Oh, and it goes without saying that we’re all in the Workweek Hustle. But until recently there’s never been a rigid routine here apart from: kids arrive, kids eat, kids have fun, kids eat, kids nap, kids eat, kids have fun, kids eat, kids go home. Kids do an awful lot of eating, don’t they? Sure, 99% of our day is spent outdoors in the fresh air and yeah, we’ve always done yoga in the afternoons as the babies bed down for a little nap but other than that, the kids have been pretty much free to run about with wild abandon and burn off all their energy as they see fit. But now they’ve all become proper little fitness freaks.
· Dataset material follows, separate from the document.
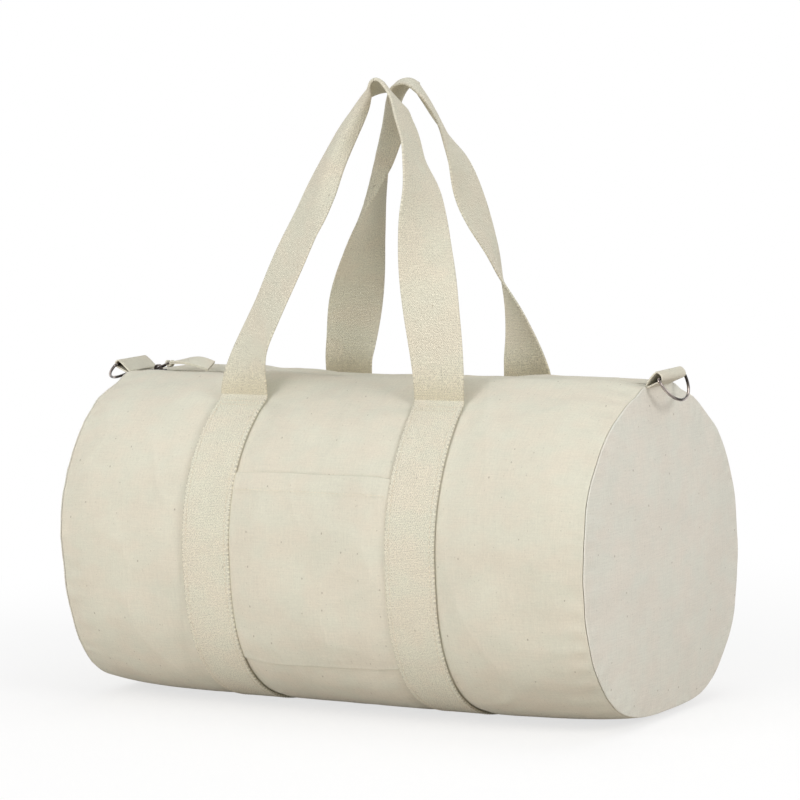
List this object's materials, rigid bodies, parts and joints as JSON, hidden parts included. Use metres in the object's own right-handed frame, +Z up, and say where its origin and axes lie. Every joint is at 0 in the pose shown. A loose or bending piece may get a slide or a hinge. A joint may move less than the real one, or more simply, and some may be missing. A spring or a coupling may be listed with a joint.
{
  "type": "barrel bag",
  "caption": "Soft canvas barrel bag with round ends, a zip along the top, a slip pocket, tall webbing carrying handles and metal rings for a strap.",
  "frame": {"origin": "middle of the base, on the surface that the bag stands on", "axes": "+X along the barrel, +Y away from the side with the pocket, +Z up through the zip to the handles"},
  "size_m": [0.5088, 0.2544, 0.4755],
  "materials": {
    "canvas": "matt unbleached cotton canvas",
    "binding": "matt cotton binding tape",
    "webbing": "matt twill-woven cotton webbing",
    "zip_tape": "matt woven tape",
    "zip_metal": "dark antique nickel, satin",
    "ring_metal": "dark nickel plate, glossy"
  },
  "bodies": {
    "bag": {"main_panel": "canvas", "left_end_panel": "canvas", "right_end_panel": "canvas", "left_seam_binding": "binding", "right_seam_binding": "binding", "pocket_panel": "canvas", "left_strap": "webbing", "right_strap": "webbing", "front_zip_tape": "zip_tape", "back_zip_tape": "zip_tape", "front_zip_teeth": "zip_metal", "back_zip_teeth": "zip_metal", "zip_bottom_stop": "zip_metal", "front_zip_top_stop": "zip_metal", "back_zip_top_stop": "zip_metal", "left_ring_loop": "canvas", "right_ring_loop": "canvas"},
    "front_handle": {"front_handle": "webbing"},
    "back_handle": {"back_handle": "webbing"},
    "zip_slider": {"zip_slider": "zip_metal"},
    "zip_puller": {"zip_puller": "zip_metal"},
    "zip_pull_tab": {"zip_pull_tab": "canvas"},
    "left_d_ring": {"left_d_ring": "ring_metal"},
    "right_d_ring": {"right_d_ring": "ring_metal"}
  },
  "joints": [
    {"name": "front_handle_fold", "type": "hinge", "parent": "bag", "child": "front_handle", "pos_m": [0, -0.0637, 0.2377], "axis": [1, 0, 0], "range_deg": [0, 105]},
    {"name": "back_handle_fold", "type": "hinge", "parent": "bag", "child": "back_handle", "pos_m": [0, 0.0637, 0.2377], "axis": [-1, 0, 0], "range_deg": [0, 105]},
    {"name": "zip_slide", "type": "slide", "parent": "bag", "child": "zip_slider", "axis": [1, 0, 0], "range_m": [0, 0.38]},
    {"name": "puller_turn", "type": "hinge", "parent": "zip_slider", "child": "zip_puller", "pos_m": [-0.214, 0, 0.2481], "axis": [0, -1, 0], "range_deg": [0, 100]},
    {"name": "pull_tab_turn", "type": "hinge", "parent": "zip_puller", "child": "zip_pull_tab", "pos_m": [-0.20287, 0, 0.2526], "axis": [0, -1, 0], "range_deg": [0, 50]},
    {"name": "left_ring_swing", "type": "hinge", "parent": "bag", "child": "left_d_ring", "pos_m": [-0.24017, 0, 0.2525], "axis": [0, 1, 0], "range_deg": [-55, 170]},
    {"name": "right_ring_swing", "type": "hinge", "parent": "bag", "child": "right_d_ring", "pos_m": [0.24017, 0, 0.2525], "axis": [0, -1, 0], "range_deg": [-35, 190]}
  ]
}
We’ve even got Mams and Dads challenging us to be the next Weekend Warrior or to do a New York City 10 mile race on Sundays.

But, for every yang there’s a yin – there’s OFSTED afterall – and so we’ve taken care of business. Let me tell you, we haven’t messed about: we’ve crossed our I’s and dotted our T’s here. Firstly, we carried out a very thorough physical development audit to make sure our fabulous new fitness programme covers all bases. It cross references each activity with all 7 areas of learning and development and even with the characteristics of effective learning. What a masterpiece it is. Plus, it shows whether each activity is for indoors or outdoors; whether it promotes fine motor skills or gross motor skills; even whether it’s adult led or not. Really – it does – I’m not kidding.

Next, we drafted a new routine to make sure that opportunities for physical development are available all day, every day and then we wrote a brand spanking new risk-benefit assessment: the single most crucial element of which has us doing the squat test in front of one another to assess whether our leggings are just mildly obscene or bordering on the criminally indecent. Who knew that the propriety of 2 middle-aged women (praying for the body of their twenties) and one twenty-something (praying she dies before she ever gets in our state) prancing about with a bunch of kids could be a matter of legal interpretation – perhaps even litigation?

[Aherm, note to self: check to see whether legal expenses for this kind of allegation are covered in our public liability insurance].